Sure, I do. There’s Malcolm X, Billie Holiday, Angela Davis, Harriet Tubman, Paul Robeson, W.E. B. DuBois. After every name I call out, Kenneth says, “There you go.” And when I tire of proving my familiarity with the celebrities of black history, he says, “Yeah, see, there you go. That’s why I like it. He did this. And they look like the people. That’s what I dig about it. I’ve seen a lot of black art, but not quite like this. He got everybody in there. And he’s still trying to think up more people to put in there. He just squeezed Malcolm X in there. He wasn’t in there before. Every time I come in, there’s a new face. But he’s crazy-good.”
He begins to point around the room at paintings on the walls.
“He did that one and that one. He did that one, and he did that one,” he says. “And see that picture of me?”

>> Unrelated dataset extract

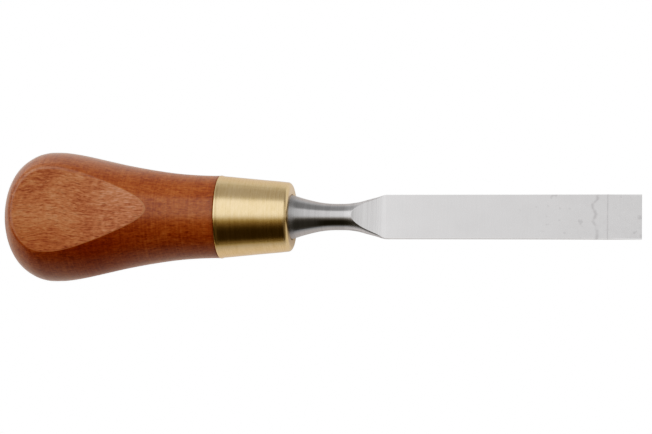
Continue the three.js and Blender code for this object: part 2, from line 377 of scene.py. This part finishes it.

Kenneth points across the room to a painting of a man in moss-and-mustard-colored robes sitting on an ornate throne of gold. Indeed, the man has Kenneth’s face and a more groomed version of his salt-and-pepper chin hair.
“That’s you?” I ask.
“Yeah, that’s me!” he says.
The image is one of a series of paintings Rushing began a couple of years ago. He calls the series Black Royalty, based on the 800-year-long Moorish rule of Spain. He hopes these images will expand those “tales of heroism and dignity” beyond civil rights and slavery. To not paint black people at all, he says, would be just as much of a problem as having to only paint them.
Back in 2002, when Rushing opened his gallery in North Park, he returned the final “A” that he’d dropped from his given name in junior high school. He liked the idea of the conversation he imagined would take place.